- **WHAT YOU ARE ASKED TO DO**
Find the lines of data that contain the string "context", then list them.

[start]

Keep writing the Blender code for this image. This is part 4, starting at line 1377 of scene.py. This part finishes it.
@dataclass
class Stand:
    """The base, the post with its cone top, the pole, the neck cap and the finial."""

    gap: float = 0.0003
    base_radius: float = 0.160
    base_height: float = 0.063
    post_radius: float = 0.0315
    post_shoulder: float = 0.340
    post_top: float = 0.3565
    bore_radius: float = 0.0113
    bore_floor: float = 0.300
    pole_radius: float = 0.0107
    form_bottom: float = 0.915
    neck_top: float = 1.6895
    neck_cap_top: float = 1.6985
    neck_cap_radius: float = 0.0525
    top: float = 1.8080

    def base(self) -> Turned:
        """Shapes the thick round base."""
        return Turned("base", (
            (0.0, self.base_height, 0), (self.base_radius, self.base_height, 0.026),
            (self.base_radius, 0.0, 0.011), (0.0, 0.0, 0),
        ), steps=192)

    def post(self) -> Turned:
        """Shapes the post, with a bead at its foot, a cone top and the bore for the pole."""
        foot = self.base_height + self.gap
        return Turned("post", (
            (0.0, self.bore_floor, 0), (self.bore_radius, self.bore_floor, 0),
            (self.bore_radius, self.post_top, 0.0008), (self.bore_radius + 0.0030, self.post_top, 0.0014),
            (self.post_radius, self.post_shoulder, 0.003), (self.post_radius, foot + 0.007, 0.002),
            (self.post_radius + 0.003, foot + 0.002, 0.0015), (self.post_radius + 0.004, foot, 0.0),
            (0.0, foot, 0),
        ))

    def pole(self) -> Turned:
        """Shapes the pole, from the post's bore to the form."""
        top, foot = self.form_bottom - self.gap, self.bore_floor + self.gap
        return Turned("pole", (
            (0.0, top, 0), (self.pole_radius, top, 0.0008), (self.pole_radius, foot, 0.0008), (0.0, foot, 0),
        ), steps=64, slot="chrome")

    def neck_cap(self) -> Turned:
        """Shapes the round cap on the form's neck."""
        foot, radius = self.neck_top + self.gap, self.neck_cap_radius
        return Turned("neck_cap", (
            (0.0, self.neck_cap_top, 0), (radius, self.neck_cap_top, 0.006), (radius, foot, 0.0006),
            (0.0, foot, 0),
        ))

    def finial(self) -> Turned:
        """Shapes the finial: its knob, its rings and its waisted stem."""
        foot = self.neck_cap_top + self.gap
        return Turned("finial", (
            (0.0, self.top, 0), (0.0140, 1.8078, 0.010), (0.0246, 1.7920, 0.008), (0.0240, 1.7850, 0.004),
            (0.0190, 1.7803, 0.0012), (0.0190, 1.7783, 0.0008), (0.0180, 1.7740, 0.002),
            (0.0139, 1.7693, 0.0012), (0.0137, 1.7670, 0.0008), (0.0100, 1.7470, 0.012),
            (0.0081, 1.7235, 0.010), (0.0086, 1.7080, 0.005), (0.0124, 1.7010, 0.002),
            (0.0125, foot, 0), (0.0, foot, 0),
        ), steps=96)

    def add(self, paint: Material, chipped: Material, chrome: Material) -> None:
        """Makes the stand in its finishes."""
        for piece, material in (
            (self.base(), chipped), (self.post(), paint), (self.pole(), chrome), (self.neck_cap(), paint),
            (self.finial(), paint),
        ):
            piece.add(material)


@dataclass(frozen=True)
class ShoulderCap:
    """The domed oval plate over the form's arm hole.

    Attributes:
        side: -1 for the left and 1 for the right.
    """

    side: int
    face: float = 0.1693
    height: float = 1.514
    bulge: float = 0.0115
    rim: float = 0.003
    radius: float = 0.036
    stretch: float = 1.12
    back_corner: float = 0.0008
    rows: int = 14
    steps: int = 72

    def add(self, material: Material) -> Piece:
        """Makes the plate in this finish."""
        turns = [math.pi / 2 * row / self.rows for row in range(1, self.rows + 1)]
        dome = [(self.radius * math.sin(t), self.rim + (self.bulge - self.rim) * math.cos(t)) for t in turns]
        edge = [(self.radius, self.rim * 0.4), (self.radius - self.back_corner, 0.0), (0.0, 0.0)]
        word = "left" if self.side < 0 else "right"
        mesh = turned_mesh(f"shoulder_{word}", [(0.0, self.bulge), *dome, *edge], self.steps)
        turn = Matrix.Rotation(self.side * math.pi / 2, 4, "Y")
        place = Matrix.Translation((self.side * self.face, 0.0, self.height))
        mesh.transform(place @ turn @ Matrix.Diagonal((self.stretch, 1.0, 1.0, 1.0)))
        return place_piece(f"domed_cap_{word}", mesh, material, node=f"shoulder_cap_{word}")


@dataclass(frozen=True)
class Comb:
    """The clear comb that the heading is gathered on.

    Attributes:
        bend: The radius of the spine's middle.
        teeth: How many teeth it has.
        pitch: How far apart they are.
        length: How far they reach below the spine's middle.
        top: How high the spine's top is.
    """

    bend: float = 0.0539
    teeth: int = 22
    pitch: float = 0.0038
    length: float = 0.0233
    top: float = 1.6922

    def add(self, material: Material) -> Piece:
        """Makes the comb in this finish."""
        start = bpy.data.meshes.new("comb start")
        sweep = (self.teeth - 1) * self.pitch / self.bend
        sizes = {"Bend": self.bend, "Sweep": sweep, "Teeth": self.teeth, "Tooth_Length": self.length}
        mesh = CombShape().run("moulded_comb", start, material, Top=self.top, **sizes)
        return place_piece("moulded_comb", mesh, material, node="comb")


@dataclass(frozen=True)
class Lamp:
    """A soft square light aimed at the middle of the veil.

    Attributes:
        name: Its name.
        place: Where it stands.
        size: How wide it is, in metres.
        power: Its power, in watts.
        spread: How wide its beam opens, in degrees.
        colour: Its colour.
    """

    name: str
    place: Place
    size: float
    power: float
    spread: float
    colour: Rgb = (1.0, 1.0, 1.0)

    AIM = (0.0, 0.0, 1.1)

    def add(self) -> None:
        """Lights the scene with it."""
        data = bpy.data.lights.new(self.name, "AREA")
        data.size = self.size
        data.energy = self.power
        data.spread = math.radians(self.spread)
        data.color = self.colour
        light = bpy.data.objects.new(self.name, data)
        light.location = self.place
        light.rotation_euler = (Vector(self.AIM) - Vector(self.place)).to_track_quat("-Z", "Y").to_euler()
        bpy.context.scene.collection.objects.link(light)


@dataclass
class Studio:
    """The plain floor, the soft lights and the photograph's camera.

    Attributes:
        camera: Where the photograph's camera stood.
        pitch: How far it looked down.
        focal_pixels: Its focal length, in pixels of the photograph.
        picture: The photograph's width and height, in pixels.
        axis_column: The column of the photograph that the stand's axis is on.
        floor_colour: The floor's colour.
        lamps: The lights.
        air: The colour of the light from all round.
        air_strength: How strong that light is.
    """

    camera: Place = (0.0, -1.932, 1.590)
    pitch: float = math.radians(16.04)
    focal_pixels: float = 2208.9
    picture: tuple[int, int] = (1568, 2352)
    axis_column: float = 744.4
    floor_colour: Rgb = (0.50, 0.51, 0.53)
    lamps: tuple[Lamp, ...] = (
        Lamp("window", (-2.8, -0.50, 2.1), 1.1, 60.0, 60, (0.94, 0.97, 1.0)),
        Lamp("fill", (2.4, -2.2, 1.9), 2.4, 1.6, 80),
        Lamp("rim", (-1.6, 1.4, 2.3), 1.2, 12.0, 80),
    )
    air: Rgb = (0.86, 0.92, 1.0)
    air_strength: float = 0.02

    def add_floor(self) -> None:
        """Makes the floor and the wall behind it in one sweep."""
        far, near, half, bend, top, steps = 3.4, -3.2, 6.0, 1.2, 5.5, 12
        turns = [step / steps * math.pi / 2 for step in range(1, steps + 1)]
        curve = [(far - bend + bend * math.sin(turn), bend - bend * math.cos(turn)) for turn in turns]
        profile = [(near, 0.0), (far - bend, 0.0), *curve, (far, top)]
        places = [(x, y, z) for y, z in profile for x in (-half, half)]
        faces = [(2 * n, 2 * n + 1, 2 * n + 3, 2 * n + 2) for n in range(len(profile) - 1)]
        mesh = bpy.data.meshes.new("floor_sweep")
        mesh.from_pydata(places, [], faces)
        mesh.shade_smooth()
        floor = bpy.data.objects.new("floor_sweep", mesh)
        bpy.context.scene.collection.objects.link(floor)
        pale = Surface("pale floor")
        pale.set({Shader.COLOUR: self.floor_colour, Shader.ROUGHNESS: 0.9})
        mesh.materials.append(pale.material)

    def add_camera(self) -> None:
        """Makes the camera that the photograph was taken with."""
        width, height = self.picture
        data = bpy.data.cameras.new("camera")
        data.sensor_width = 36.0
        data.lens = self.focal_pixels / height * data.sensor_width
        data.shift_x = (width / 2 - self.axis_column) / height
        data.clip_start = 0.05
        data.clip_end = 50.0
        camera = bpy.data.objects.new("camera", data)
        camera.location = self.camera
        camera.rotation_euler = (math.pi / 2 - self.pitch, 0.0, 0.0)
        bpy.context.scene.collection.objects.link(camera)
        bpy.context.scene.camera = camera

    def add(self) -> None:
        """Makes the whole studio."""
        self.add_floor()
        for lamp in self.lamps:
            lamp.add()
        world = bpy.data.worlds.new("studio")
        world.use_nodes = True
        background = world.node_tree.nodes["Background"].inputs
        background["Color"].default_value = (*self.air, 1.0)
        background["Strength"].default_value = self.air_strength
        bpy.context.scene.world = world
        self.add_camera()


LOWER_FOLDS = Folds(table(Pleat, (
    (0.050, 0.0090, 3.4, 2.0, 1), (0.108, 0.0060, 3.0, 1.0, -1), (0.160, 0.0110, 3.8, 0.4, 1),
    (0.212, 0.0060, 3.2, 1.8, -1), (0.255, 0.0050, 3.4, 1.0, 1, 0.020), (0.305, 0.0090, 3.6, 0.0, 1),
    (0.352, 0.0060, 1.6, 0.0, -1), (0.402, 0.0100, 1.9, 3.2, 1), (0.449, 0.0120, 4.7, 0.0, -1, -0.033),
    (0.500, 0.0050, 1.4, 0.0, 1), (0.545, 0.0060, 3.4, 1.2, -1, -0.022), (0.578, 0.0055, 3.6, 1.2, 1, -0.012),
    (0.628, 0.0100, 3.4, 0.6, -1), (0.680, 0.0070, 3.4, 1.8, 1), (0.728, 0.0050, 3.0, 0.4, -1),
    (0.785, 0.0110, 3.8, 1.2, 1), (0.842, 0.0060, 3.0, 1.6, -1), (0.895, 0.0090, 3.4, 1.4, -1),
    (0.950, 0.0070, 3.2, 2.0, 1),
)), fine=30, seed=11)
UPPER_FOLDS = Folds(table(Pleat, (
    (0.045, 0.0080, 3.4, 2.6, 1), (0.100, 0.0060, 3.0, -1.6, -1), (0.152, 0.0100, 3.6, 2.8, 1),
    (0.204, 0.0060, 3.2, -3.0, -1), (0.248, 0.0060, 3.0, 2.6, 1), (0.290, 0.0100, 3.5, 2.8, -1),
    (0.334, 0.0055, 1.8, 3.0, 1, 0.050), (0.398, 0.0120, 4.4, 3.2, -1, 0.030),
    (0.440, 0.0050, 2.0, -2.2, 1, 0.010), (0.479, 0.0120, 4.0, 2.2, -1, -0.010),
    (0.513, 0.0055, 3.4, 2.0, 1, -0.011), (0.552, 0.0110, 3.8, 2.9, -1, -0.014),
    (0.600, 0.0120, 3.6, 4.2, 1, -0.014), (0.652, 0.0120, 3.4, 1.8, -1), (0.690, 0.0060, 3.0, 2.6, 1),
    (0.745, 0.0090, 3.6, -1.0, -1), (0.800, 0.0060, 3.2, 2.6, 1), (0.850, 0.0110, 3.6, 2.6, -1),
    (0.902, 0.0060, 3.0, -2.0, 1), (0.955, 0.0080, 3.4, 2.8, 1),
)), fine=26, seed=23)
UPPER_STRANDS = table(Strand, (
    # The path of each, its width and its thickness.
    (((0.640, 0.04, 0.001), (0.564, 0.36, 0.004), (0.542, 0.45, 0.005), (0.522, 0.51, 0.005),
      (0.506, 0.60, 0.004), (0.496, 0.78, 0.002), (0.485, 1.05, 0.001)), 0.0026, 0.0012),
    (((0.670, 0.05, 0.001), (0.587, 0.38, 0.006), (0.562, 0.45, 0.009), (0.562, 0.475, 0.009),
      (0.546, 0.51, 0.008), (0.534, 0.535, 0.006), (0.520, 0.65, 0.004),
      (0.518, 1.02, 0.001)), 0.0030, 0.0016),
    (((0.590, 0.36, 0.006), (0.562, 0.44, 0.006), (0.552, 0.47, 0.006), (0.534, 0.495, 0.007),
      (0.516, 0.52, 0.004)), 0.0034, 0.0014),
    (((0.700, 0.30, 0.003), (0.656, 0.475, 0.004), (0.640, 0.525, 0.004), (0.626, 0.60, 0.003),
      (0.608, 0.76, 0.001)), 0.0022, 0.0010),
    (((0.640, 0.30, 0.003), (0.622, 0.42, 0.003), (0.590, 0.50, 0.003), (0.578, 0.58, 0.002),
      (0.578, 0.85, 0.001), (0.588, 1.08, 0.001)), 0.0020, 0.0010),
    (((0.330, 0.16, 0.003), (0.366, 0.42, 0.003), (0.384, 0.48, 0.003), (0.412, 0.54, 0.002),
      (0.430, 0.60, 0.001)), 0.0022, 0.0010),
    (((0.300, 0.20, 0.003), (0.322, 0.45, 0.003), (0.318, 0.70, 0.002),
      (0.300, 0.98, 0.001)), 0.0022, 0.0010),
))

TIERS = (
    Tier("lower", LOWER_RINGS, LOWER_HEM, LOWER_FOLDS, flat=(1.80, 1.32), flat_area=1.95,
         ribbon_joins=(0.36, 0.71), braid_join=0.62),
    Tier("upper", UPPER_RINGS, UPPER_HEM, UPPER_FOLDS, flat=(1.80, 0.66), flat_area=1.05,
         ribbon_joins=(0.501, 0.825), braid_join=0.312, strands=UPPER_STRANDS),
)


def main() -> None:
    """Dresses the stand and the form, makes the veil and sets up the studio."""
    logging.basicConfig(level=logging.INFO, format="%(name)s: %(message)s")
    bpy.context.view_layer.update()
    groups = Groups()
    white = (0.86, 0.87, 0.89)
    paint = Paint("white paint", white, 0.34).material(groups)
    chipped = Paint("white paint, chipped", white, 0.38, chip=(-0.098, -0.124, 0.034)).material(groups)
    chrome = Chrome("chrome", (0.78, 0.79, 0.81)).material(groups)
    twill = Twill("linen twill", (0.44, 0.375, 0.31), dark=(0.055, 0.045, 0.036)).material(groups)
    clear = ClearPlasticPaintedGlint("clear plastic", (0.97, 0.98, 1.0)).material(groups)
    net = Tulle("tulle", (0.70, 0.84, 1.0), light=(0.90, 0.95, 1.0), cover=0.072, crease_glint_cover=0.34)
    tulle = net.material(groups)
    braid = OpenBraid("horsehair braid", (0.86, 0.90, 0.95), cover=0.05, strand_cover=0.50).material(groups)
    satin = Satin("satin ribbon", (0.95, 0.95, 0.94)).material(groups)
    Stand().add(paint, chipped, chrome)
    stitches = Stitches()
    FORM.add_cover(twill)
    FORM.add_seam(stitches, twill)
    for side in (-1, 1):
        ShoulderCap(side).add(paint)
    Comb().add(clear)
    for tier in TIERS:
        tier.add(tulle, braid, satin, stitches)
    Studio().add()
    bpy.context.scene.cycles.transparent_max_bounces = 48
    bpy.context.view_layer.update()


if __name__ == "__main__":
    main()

[end]

- **EXERCISE SOLUTION**
        bpy.context.scene.collection.objects.link(light)
        bpy.context.scene.collection.objects.link(floor)
        bpy.context.scene.collection.objects.link(camera)
        bpy.context.scene.camera = camera
        bpy.context.scene.world = world
    bpy.context.view_layer.update()
    bpy.context.scene.cycles.transparent_max_bounces = 48
    bpy.context.view_layer.update()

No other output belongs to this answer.